Remaining group of 27 will focus on EU approval of antibacterial and additional Phase III studies required by the FDA.

Following a negative FDA response for its lead candidate, oritavancin, Targanta Therapeutics will make a 75% cut in its workforce. The company, which had slightly over $36 million in cash at the end of the second quarter, will incur a $5.8 million restructuring charge.

Targanta will let go of 86 employees, leaving it with 27 employees by the end of the year. This includes senior personnel chief development officer, Pierre E. G. Etienne, M.D., chief commercial officer, Mona Haynes, and vp of operations and head of Targanta’s Indianapolis site, Roger D. Miller.

The restructuring is meant to support the regulatory approval process for oritavancin in the EU and to clarify the regulatory pathway of the drug in the U.S. On December 9, the FDA said that it could not sanction oritavancin for complicated skin and skin structure infections (cSSSI) without confirmation of its safety and efficacy as well as further studies in the MRSA subgroup.
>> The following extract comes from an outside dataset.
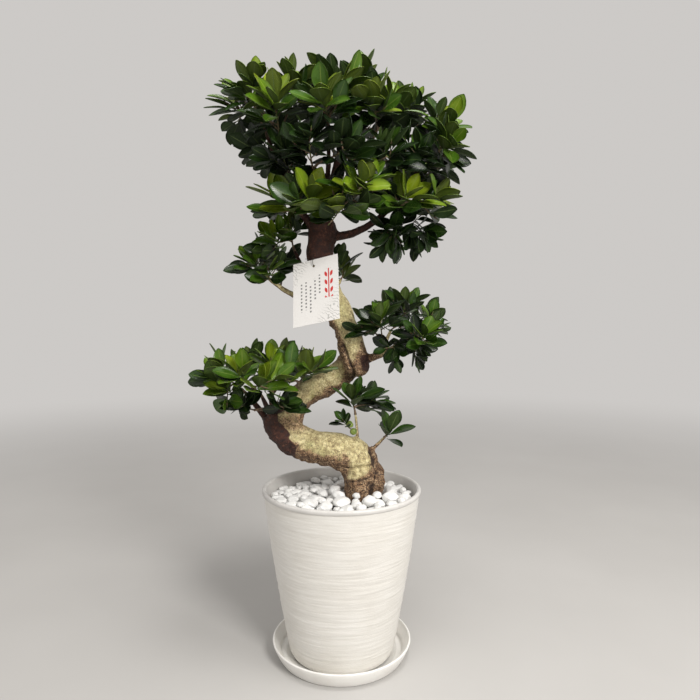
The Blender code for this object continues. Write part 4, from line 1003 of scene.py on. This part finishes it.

‘Targanta has transitioned from a company preparing for the commercial launch of its lead drug candidate to a late-stage clinical development company since receiving the FDA’s complete response letter to our new drug application for oritavancin,” points out Mark Leuchtenberger, president and CEO. “Targanta’s management team and its board of directors are in alignment that our best path forward to achieving our corporate goals and preserving shareholder value is to restructure the company and focus our resources and capital in a way that efficiently advances oritavancin for the treatment of cSSSI.”